# [What is expected]
Every line below that contains "parts" is to be copied.

# [Data segment]

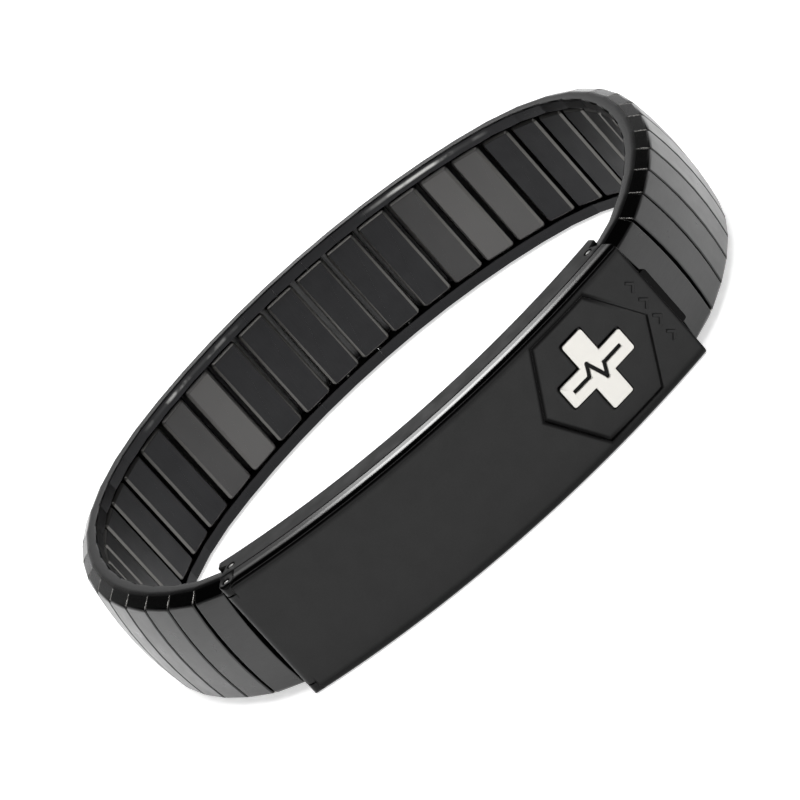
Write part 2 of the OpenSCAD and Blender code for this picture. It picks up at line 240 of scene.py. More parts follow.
def link_tree(name, between_joints):
    """Tree that sets a link between each two joints, or on each inner joint, turned along the line."""
    tree = bpy.data.node_groups.new(name, "GeometryNodeTree")
    sockets = (("Line", "NodeSocketGeometry"), ("Link", "NodeSocketObject"), ("Link length", "NodeSocketFloat"),
               ("Gap", "NodeSocketFloat"), ("Tilt", "NodeSocketFloat"), ("Seed", "NodeSocketInt"),
               ("Finish", "NodeSocketMaterial"))
    for label, kind in sockets:
        tree.interface.new_socket(label, in_out="INPUT", socket_type=kind)
    tree.interface.new_socket("Links", in_out="OUTPUT", socket_type="NodeSocketGeometry")
    given = node(tree, "NodeGroupInput").outputs
    link = node(tree, "GeometryNodeObjectInfo", {"Object": given["Link"]})
    if between_joints:
        ends = node(tree, "GeometryNodeInputMeshEdgeVertices")
        span = node(tree, "ShaderNodeVectorMath",
                    {0: ends.outputs["Position 2"], 1: ends.outputs["Position 1"]}, operation="SUBTRACT")
        kept = node(tree, "GeometryNodeStoreNamedAttribute",
                    {"Geometry": given["Line"], "Name": "span", "Value": span.outputs[0]},
                    data_type="FLOAT_VECTOR", domain="EDGE")
        places = node(tree, "GeometryNodeMeshToPoints", {"Mesh": kept.outputs[0]}, mode="EDGES").outputs[0]
        along = node(tree, "GeometryNodeInputNamedAttribute", {"Name": "span"},
                     data_type="FLOAT_VECTOR").outputs["Attribute"]
        reach = node(tree, "ShaderNodeVectorMath", {0: along}, operation="LENGTH")
        length = node(tree, "ShaderNodeMath",
                      {0: reach.outputs["Value"], 1: given["Gap"]}, operation="SUBTRACT")
        stretch = node(tree, "ShaderNodeMath",
                       {0: length.outputs[0], 1: given["Link length"]}, operation="DIVIDE")
        size = node(tree, "ShaderNodeCombineXYZ", {"X": stretch.outputs[0], "Y": 1.0, "Z": 1.0}).outputs[0]
        chosen = node(tree, "FunctionNodeInputBool", boolean=True).outputs[0]
    else:
        places = node(tree, "GeometryNodeMeshToCurve", {"Mesh": given["Line"]}).outputs[0]
        along = node(tree, "GeometryNodeInputTangent").outputs[0]
        size = node(tree, "ShaderNodeCombineXYZ", {"X": 1.0, "Y": 1.0, "Z": 1.0}).outputs[0]
        ends = node(tree, "GeometryNodeCurveEndpointSelection", {"Start Size": 1, "End Size": 1})
        chosen = node(tree, "FunctionNodeBooleanMath", {0: ends.outputs[0]}, operation="NOT").outputs[0]
    turned = node(tree, "FunctionNodeAlignRotationToVector", {"Vector": along}, axis="X", pivot_axis="Z")
    low = node(tree, "ShaderNodeMath", {0: given["Tilt"], 1: -1.0}, operation="MULTIPLY")
    lean = node(tree, "FunctionNodeRandomValue",
                {"Min": low.outputs[0], "Max": given["Tilt"], "Seed": given["Seed"]}, data_type="FLOAT")
    leaning = node(tree, "ShaderNodeCombineXYZ", {"Z": lean.outputs["Value"]})
    play = node(tree, "FunctionNodeEulerToRotation", {0: leaning.outputs[0]})
    turn = node(tree, "FunctionNodeRotateRotation",
                {"Rotation": turned.outputs[0], "Rotate By": play.outputs[0]}, rotation_space="LOCAL")
    set_out = node(tree, "GeometryNodeInstanceOnPoints",
                   {"Points": places, "Selection": chosen, "Instance": link.outputs["Geometry"],
                    "Rotation": turn.outputs[0], "Scale": size})
    tone = node(tree, "FunctionNodeRandomValue", {"Seed": given["Seed"]}, data_type="FLOAT")
    toned = node(tree, "GeometryNodeStoreNamedAttribute",
                 {"Geometry": set_out.outputs[0], "Name": "link_tone", "Value": tone.outputs["Value"]},
                 data_type="FLOAT", domain="INSTANCE")
    whole = node(tree, "GeometryNodeRealizeInstances", {"Geometry": toned.outputs[0]})
    coated = node(tree, "GeometryNodeSetMaterial", {"Geometry": whole.outputs[0], "Material": given["Finish"]})
    node(tree, "NodeGroupOutput", {"Links": coated.outputs[0]})
    return tree


def ramp(tree, value, low, high):
    """Rises smoothly from 0 to 1 as a value goes from low to high, in millimetres."""
    return node(tree, "ShaderNodeMapRange", {"Value": value, "From Min": low * MM, "From Max": high * MM},
                interpolation_type="SMOOTHSTEP").outputs["Result"]


def from_middle(tree, where, axis, middle):
    """Distance from a middle plane across one axis."""
    apart = node(tree, "ShaderNodeSeparateXYZ", {0: where}).outputs[axis]
    moved = node(tree, "ShaderNodeMath", {0: apart, 1: middle * MM}, operation="SUBTRACT")
    return node(tree, "ShaderNodeMath", {0: moved.outputs[0]}, operation="ABSOLUTE").outputs[0]


def product(tree, *values):
    result = values[0]
    for value in values[1:]:
        result = node(tree, "ShaderNodeMath", {0: result, 1: value}, operation="MULTIPLY").outputs[0]
    return result


def inverse(tree, value):
    return node(tree, "ShaderNodeMath", {0: 1.0, 1: value}, operation="SUBTRACT").outputs[0]


def between(tree, value, rise, fall):
    """Rises from 0 to 1 over one pair of places and falls back over another, in millimetres."""
    return product(tree, ramp(tree, value, *rise), inverse(tree, ramp(tree, value, *fall)))


# Black vapour-coated steel over a satin brushed surface: the coating keeps the brush lines, so the
# gloss is drawn out across them. The lines of 0.05 mm are drawn at 0.15 mm, to show at this size.
# Layers, as (share, colour, roughness), lay another colour or gloss over parts of it, and one that
# is glossier than POLISHED also smooths the brush lines.
BRUSH_RELIEF, BRUSH_DEPTH, POLISHED = 0.12, 0.01, 0.2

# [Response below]
Write part 2 of the OpenSCAD and Blender code for this picture. It picks up at line 240 of scene.py. More parts follow.
# Layers, as (share, colour, roughness), lay another colour or gloss over parts of it, and one that